Molokai High Hires Principal and Vice Principal
By Melissa Kelsey
After last school year closing in leadership limbo, Molokai High School has hired a new principal and vice principal, after the June 31 retirement of both former Principal Linda Puleloa and former Vice Principal Earl Nakamura.
Meet the Principal
New Acting Principal Denise Kelly has a long history of working with Molokai schools. Previously, she worked as Acting Principal of Kilohana Elementary and as a District Educational Specialist, overseeing special education at Molokai and Lanai schools. Kelly said two of her goals for Molokai High are to ensure that that the school meets standards for No Child Left Behind and to prepare students for college. Her title will change from Acting Principal to Principal after she completes the state-required Administrator Certification for Excellence (ACE) program.
Meet the Vice Principal
Born and raised on Molokai, new Vice Principal Daniel Espaniola graduated from Molokai High in 1982 and has worked there since the 1990s. He has held a variety of positions at Molokai High over the years, including social studies teacher and most recently, Student Activities Coordinator. Espaniola said he hopes to increase student literacy and help students gain the skills they need to be competitive in their career field of choice.

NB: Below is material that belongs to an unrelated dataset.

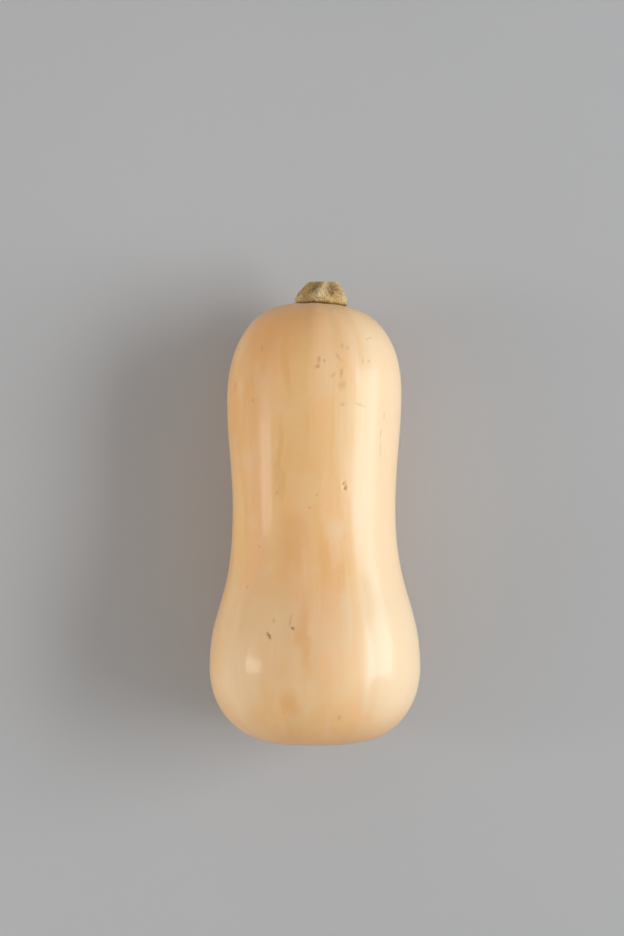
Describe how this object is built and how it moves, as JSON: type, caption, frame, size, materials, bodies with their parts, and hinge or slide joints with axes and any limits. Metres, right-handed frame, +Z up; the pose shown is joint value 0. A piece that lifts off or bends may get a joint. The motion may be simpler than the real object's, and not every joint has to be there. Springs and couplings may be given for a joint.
{
  "type": "butternut squash",
  "caption": "Whole butternut squash lying on its side: a tan, pear-shaped fruit with a long straight neck and a stub of corky, ribbed stalk.",
  "frame": {"origin": "on the surface that the squash rests on, under the middle of its bounding box", "axes": "+Y from the blossom end of the bulb to the stalk, +Z up from the resting surface, +X to the right of a viewer who looks down with the stalk at the top"},
  "size_m": [0.1134, 0.2506, 0.1136],
  "materials": {
    "rind": "satin",
    "stalk_cork": "matte"
  },
  "bodies": {
    "root": {"squash_body": "rind", "stalk": "stalk_cork"}
  },
  "joints": []
}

“From the start, I felt my commitment to the high school and the community of Molokai because I was born and raised on the island,” said Espaniola.

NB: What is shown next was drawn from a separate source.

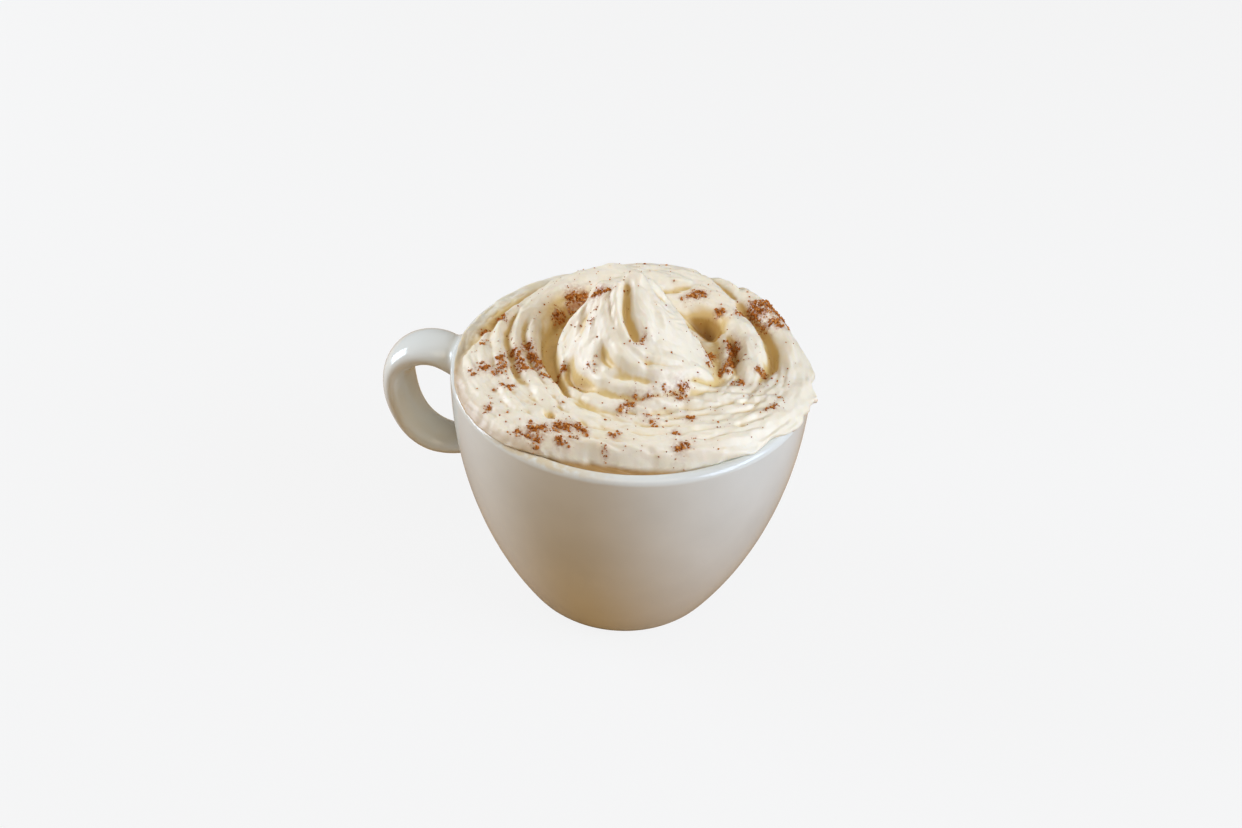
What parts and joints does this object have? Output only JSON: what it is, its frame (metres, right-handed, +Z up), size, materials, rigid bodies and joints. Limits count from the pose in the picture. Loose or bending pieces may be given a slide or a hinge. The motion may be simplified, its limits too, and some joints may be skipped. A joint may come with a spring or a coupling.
{
  "type": "vienna coffee",
  "caption": "White porcelain cup with a strap handle, full of coffee under a piped swirl of whipped cream dusted with cinnamon.",
  "frame": {"origin": "on the cup's axis, in the plane that the foot ring stands on", "axes": "+Z up the cup's axis, -X towards the handle"},
  "size_m": [0.1239, 0.1, 0.1038],
  "materials": {
    "porcelain": "glossy white glaze",
    "coffee": "dark liquid coffee with a thin tan foam at its edge",
    "cream": "soft whipped cream, satin",
    "cinnamon": "dry ground cinnamon"
  },
  "bodies": {
    "root": {"cup": "porcelain", "coffee": "coffee", "whipped_cream": "cream"}
  },
  "joints": []
}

Puleloa and Nakamura did an excellent job handling the staff transition, according to Espaniola.
“After their contracts were over, they came to answer questions,” said Espaniola. “I would like to say thanks to them, for making it a smooth transition.”
Looking to the Future
As teachers prepare to begin classes, some shared their hopes for the coming school year. Health and physical education instructor John Van Ornum said he hopes to involve the school more in career industries, including police, firefighting, journalism and finance. Math teacher Rodney Nelson said he wants to help students gain the ability to reflect on their own work through problem solving, discussions and discovery-based learning.

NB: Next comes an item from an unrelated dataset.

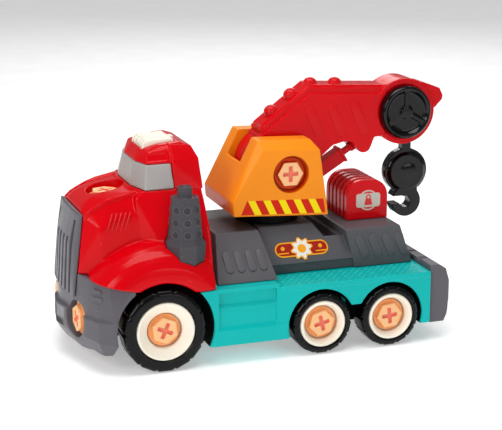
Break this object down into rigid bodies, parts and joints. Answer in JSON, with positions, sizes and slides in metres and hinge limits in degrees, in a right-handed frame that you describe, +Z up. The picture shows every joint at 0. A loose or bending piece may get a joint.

“I just want all my students to learn how to think on their own,” said Nelson.
Special education math teacher Dohna Puaa reminded parents that they are their child’s number one teacher, especially because most students stay with a teacher for only one year.
“It is not just about teaching your child subject content, but manners and life skills,” said Puaa.
Kelly said schools on Molokai are more community and family driven, when compared to other places she has worked.
“There is so much the community and the parents bring to the students’ success,” said Kelly.